**Instructions to follow**
Write the material out again in full, exactly.

**Raw data**
- - -

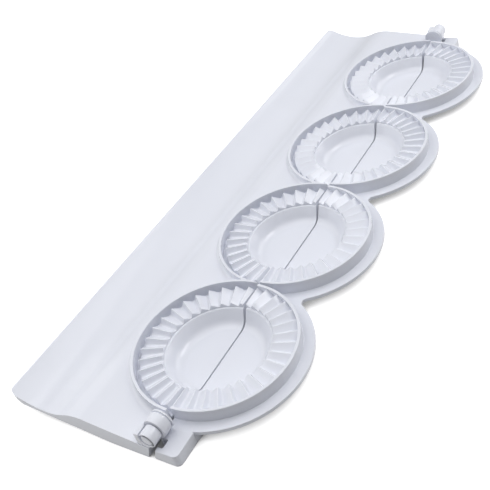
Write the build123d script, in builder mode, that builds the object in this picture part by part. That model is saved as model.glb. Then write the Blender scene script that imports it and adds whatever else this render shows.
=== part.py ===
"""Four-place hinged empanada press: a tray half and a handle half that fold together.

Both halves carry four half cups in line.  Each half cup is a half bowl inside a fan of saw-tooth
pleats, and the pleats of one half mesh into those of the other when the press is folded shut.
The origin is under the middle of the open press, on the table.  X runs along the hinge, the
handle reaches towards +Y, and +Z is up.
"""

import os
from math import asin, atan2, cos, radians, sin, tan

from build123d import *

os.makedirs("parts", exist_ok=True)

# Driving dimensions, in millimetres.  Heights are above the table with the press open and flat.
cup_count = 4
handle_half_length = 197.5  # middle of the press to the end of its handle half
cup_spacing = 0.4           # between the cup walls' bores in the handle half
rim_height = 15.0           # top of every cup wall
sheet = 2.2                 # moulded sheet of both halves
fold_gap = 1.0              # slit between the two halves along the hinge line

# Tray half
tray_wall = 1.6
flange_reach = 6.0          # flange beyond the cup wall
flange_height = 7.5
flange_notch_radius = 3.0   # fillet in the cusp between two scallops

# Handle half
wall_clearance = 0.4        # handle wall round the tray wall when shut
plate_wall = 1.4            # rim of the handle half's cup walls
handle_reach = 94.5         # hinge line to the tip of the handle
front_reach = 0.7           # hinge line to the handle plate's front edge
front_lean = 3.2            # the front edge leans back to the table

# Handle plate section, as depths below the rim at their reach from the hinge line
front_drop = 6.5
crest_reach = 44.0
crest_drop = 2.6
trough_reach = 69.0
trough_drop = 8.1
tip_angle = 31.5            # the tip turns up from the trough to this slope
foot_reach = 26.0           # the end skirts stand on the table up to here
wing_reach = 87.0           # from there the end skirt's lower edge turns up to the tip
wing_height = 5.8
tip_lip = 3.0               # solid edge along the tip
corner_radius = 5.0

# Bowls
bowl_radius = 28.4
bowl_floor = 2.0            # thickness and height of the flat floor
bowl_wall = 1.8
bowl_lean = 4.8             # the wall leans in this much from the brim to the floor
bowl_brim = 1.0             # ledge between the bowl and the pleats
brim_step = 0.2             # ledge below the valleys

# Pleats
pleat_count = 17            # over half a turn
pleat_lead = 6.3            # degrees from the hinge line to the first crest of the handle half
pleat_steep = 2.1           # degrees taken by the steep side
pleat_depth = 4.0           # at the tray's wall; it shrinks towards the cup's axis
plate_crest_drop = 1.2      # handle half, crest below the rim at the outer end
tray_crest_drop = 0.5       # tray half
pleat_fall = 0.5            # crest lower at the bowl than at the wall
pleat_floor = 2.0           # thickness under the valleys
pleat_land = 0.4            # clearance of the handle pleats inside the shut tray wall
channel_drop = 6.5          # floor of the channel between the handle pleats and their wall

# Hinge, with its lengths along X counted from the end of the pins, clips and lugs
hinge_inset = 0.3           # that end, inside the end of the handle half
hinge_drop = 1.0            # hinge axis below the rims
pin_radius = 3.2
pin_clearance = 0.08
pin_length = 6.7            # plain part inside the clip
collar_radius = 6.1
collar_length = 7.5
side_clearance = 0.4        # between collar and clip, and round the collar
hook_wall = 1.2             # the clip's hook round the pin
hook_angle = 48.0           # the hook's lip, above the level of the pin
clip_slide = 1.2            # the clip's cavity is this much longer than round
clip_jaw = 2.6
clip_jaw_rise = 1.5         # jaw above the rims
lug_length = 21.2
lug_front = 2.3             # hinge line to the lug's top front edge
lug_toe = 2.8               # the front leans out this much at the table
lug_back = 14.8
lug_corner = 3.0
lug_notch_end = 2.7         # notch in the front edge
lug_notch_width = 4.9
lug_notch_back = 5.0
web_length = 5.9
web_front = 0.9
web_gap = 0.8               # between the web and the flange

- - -

**Result of the exercise**
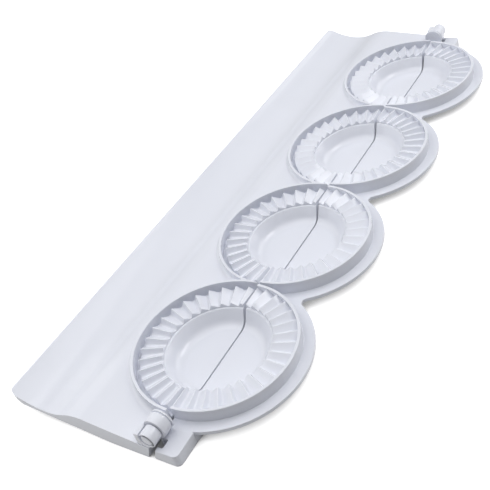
Write the build123d script, in builder mode, that builds the object in this picture part by part. That model is saved as model.glb. Then write the Blender scene script that imports it and adds whatever else this render shows.
=== part.py ===
"""Four-place hinged empanada press: a tray half and a handle half that fold together.

Both halves carry four half cups in line.  Each half cup is a half bowl inside a fan of saw-tooth
pleats, and the pleats of one half mesh into those of the other when the press is folded shut.
The origin is under the middle of the open press, on the table.  X runs along the hinge, the
handle reaches towards +Y, and +Z is up.
"""

import os
from math import asin, atan2, cos, radians, sin, tan

from build123d import *

os.makedirs("parts", exist_ok=True)

# Driving dimensions, in millimetres.  Heights are above the table with the press open and flat.
cup_count = 4
handle_half_length = 197.5  # middle of the press to the end of its handle half
cup_spacing = 0.4           # between the cup walls' bores in the handle half
rim_height = 15.0           # top of every cup wall
sheet = 2.2                 # moulded sheet of both halves
fold_gap = 1.0              # slit between the two halves along the hinge line

# Tray half
tray_wall = 1.6
flange_reach = 6.0          # flange beyond the cup wall
flange_height = 7.5
flange_notch_radius = 3.0   # fillet in the cusp between two scallops

# Handle half
wall_clearance = 0.4        # handle wall round the tray wall when shut
plate_wall = 1.4            # rim of the handle half's cup walls
handle_reach = 94.5         # hinge line to the tip of the handle
front_reach = 0.7           # hinge line to the handle plate's front edge
front_lean = 3.2            # the front edge leans back to the table

# Handle plate section, as depths below the rim at their reach from the hinge line
front_drop = 6.5
crest_reach = 44.0
crest_drop = 2.6
trough_reach = 69.0
trough_drop = 8.1
tip_angle = 31.5            # the tip turns up from the trough to this slope
foot_reach = 26.0           # the end skirts stand on the table up to here
wing_reach = 87.0           # from there the end skirt's lower edge turns up to the tip
wing_height = 5.8
tip_lip = 3.0               # solid edge along the tip
corner_radius = 5.0

# Bowls
bowl_radius = 28.4
bowl_floor = 2.0            # thickness and height of the flat floor
bowl_wall = 1.8
bowl_lean = 4.8             # the wall leans in this much from the brim to the floor
bowl_brim = 1.0             # ledge between the bowl and the pleats
brim_step = 0.2             # ledge below the valleys

# Pleats
pleat_count = 17            # over half a turn
pleat_lead = 6.3            # degrees from the hinge line to the first crest of the handle half
pleat_steep = 2.1           # degrees taken by the steep side
pleat_depth = 4.0           # at the tray's wall; it shrinks towards the cup's axis
plate_crest_drop = 1.2      # handle half, crest below the rim at the outer end
tray_crest_drop = 0.5       # tray half
pleat_fall = 0.5            # crest lower at the bowl than at the wall
pleat_floor = 2.0           # thickness under the valleys
pleat_land = 0.4            # clearance of the handle pleats inside the shut tray wall
channel_drop = 6.5          # floor of the channel between the handle pleats and their wall

# Hinge, with its lengths along X counted from the end of the pins, clips and lugs
hinge_inset = 0.3           # that end, inside the end of the handle half
hinge_drop = 1.0            # hinge axis below the rims
pin_radius = 3.2
pin_clearance = 0.08
pin_length = 6.7            # plain part inside the clip
collar_radius = 6.1
collar_length = 7.5
side_clearance = 0.4        # between collar and clip, and round the collar
hook_wall = 1.2             # the clip's hook round the pin
hook_angle = 48.0           # the hook's lip, above the level of the pin
clip_slide = 1.2            # the clip's cavity is this much longer than round
clip_jaw = 2.6
clip_jaw_rise = 1.5         # jaw above the rims
lug_length = 21.2
lug_front = 2.3             # hinge line to the lug's top front edge
lug_toe = 2.8               # the front leans out this much at the table
lug_back = 14.8
lug_corner = 3.0
lug_notch_end = 2.7         # notch in the front edge
lug_notch_width = 4.9
lug_notch_back = 5.0
web_length = 5.9
web_front = 0.9
web_gap = 0.8               # between the web and the flange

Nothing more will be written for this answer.